Mr. Breazeale, in the same transaction, also represented W. P. Hayne, who claimed to hold a mortgage on his sister’s interest in the property.
It is evident that the one-sixth interest of Mrs. M. E. Williams was, by the agreement, divided between her creditors.
The plaintiff in her deposition stated that she was 87 years of age, and as she expressly mentioned the sheriff’s sale to the Lissos in an authentic act of sale from herself to her son, executed in the year 1912, the memory of the lady must have been greatly impaired by age.
Plaintiff’s demand in this case is based on the proposition that the exception of the 65 acres in the deed is a reservation of ownership of the plaintiff.
The common sense construction is that the 65 acres interest was not conveyed, because it had been sold to Lisso, and because the plaintiff did not consider that she owned the same, as shown by the fact that it was excluded from the sale intended to transfer all the landed interests of the vendor to the purchaser.
The plaintiff testified that her husband, W. L. Hayne, died in Red River parish about 1891, leaving three children of the marriage, to wit, W. P. Hayne, Mrs. M. E. Williams, and Mrs. Zoder, deceased.
The tracts of land described in the plaintiff’s petition were presumed to be community property, and were so treated in the litigation between the Lissos and Mrs. Williams, W. P. Hayne, and their transferees, reported in 139 La. 197, 71 South. 365.
Mr. Breazeale, as counsel for the plaintiff, in 1908, in a petition for injunction drafted by him, represented that the property belonged to the community.
In May, 1914, W. P. Hayne, as owner of an undivided interest in the lands acquired by him from his mother, on August 17, 1912, sold to the heirs of his sister Mrs. Zoder an undivided one-third of one-half of said property, including the 65 acres in indivision.

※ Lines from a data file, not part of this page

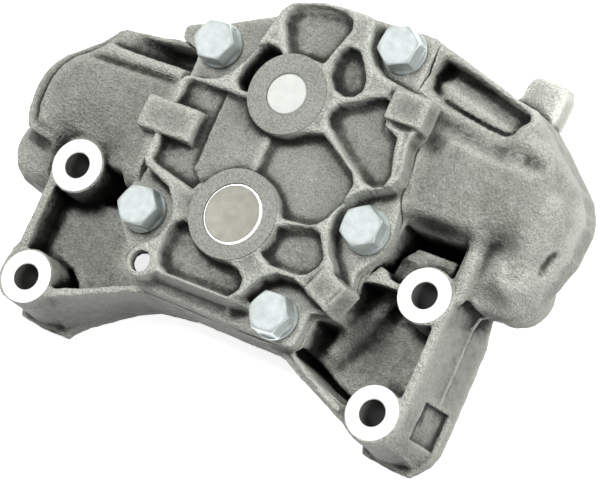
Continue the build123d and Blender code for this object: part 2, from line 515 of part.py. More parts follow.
# ------------------------------------------------------------------
# Plug of the gallery drilling in the outlet chamber's end wall
# ------------------------------------------------------------------
GALLERY_X0, GALLERY_X1 = 113.0, 119.0
with BuildPart() as gallery_plug:
    with BuildSketch(Plane(origin=(GALLERY_X0, 56.0, 20.0), x_dir=(0, 0, 1), z_dir=(1.0, 0.0, 0.0))):
        Circle(5.0)
    extrude(amount=GALLERY_X1 - GALLERY_X0)
    with BuildSketch(Plane(origin=(GALLERY_X1 - 3.5, 56.0, 20.0), x_dir=(0, 0, 1), z_dir=(1.0, 0.0, 0.0))):
        RegularPolygon(2.5, 6, major_radius=False)
    extrude(amount=5.0, mode=Mode.SUBTRACT)
gallery_plug.part.label = "gallery_plug"

for piece in (pump_housing, pump_cover, cover_bolts, dowel_pins, drive_shaft, pump_gear_key, drive_gear_key,
              drive_pump_gear, idler_pump_gear, idler_bush, cover_bush, housing_bush, idler_shaft, drive_gear,
              thrust_washer, drive_gear_circlip, inlet_port_seal, outlet_port_seal, relief_piston, relief_spring,
              relief_plug, relief_plug_washer, gallery_plug):
    export_step(piece.part, "parts/" + piece.part.label + ".step")
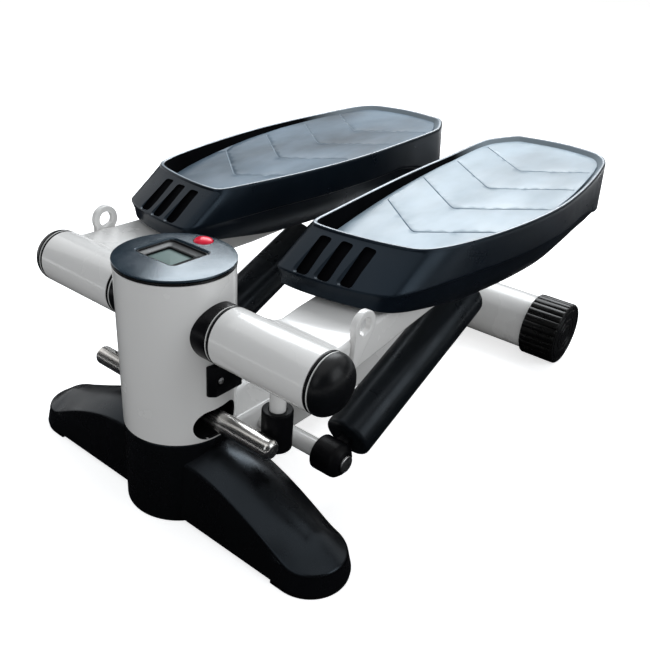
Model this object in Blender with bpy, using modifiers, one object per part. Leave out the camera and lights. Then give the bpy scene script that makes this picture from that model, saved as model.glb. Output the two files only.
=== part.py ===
# Mini stepper: two coupled rocker arms on one cross axle, each with a foot tray and a damper.
# Metres, +Z up. The front of the machine, with its column and counter, faces -Y. The user stands
# on the trays and faces the column, so the user's left is +X.
import math

import bmesh
import bpy
from mathutils import Matrix, Vector
from mathutils.geometry import interpolate_bezier

MM = 0.001
SIDES = (("left", 1), ("right", -1))
STEPS = 20
FINE_STEPS = 40
FEW_STEPS = 12

# Clearances
GAP = 0.3 * MM
RUN_GAP = 0.3 * MM
EDGE = 1 * MM

# Column
COLUMN_R = 38 * MM
COLUMN_WALL = 2 * MM
COLUMN_TOP = 175.1 * MM
COLUMN_BOTTOM = 63.1 * MM
CORE_R = 34 * MM
CORE_WALL = 2.5 * MM
CORE_BOTTOM = 14 * MM
CORE_PLUG = 6 * MM
WELD_RING = 1.3 * MM

# Rear of the frame
BEAM_SIDE = 40 * MM
BEAM_WALL = 2 * MM
REAR_Y = 379 * MM
REAR_Z = 30.2 * MM
REAR_R = 26.7 * MM
REAR_WALL = 2 * MM
REAR_HALF = 118 * MM
CAP_R = 30.2 * MM
CAP_GRIP = 27.9 * MM
CAP_END = 6.5 * MM
CAP_RIBS = 26
CAP_RIB_DEPTH = 1.3 * MM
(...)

In short, the interest of Mrs. Williams, fixed at ®B/739 of all the property, was purchased by lisso Bros, on February 15, 1908; and in August, 1912, W. P. Hayne acquired the remainder of the lands from his mother, the plaintiff herein; and in May, 1914, transferred one-third of one-half of the whole property to the heirs of his sister Mrs. Zoder.
By the said sales and transfers, the three heirs of W. L. Hayne, each received the equivalent of one-third of one-half of all the real estate formerly owned by their father.
As stated above the plaintiff in 1912 sold her interest in the property, less the 65 acres in indivision, to her son, W. P. Hayne, and made no claim to any part or portion of the property in question until she instituted the present suit on April 7, 1916.
Whatever interest, whether separate or community, the plaintiff ever had in the property she bargained and sold to her son, W. P. Hayne, and it seems like a waste of time to consider her belated claim under the judgment of separation of property in 1861.
Plaintiff acquired no title whatever from Sanderford or any other person to the subdivisions in sections 5, 8, and 17, as described in her petition, which she alleges were acquired by her husband during the marriage.
Hence the subdivisions of the last-named sections under plaintiff’s theory were the separate property of her husband, and on his death passed to his heirs, the three children of the marriage.
Under such an assumed state of facts it is legally impossible for the plaintiff to be considered as joint owner with her husband or his heirs of the tracts in sections 5, 8, and 17, and vice versa.
She, therefore, has no title to the “65 acres in indivision,” which she sues to recover in this suit.
On the same hypothesis of a separation of property, and of a separate purchase by the plaintiff, she has sold and converted to her own use about eleven-twelfths of the interest of her children in said sections.
Judgment cannot be amended as between coappellees.
Judgment affirmed.
Reference
- Full Case Name
- HAYNE v. LISSO
- Status
- Published
- Syllabus
- (Syllabus by the Court.) 1. Husband and Wiee Where the surviving widow and the three children of the marriage for a quarter of a century treated all the real estate on hand at the time of the death of the father as community property, and the undivided interest of one of the daughters in the whole of said real estate was seized and sold to satisfy a judgment against her, and the widow four years later sold all of said real estate to the only son, less the interest of the daughter previously sold, and where the widow four years later sued to recover said interest, on the grounds that in 1861 she obtained a judgment of separation of property, and in 1878 purchased all of the aforesaid real estate from the vendee of her husband, held, that the sale to her son divested the plaintiff of all title or interest, however acquired, in the property, and the exception of the interest of her daughter, which had been sold at sheriff’s sale, was not a reservation in favor of the plaintiff, especially where she, as vendor, declared her intention to transfer to the vendee all of her landed interests in the parish. [Ed. Note. — For other cases, see Husband and Wife, Cent. Dig. § 1019.] 2. Joint Tenancy Where, in such a case, the evidence showed that the plaintiff purchased in 1878 only certain designated parts of the real estate aforesaid, the remainder being the property of the husband, and on his death passing to the three children of the marriage, held, that the plaintiff, not being a joint owner or owner in common with her children, could not own or hold in indivisión with them the whole or any part of the real estate aforesaid. [Ed. Note. — For other cases, see Joint Tenancy, Cent. Dig. § 1.]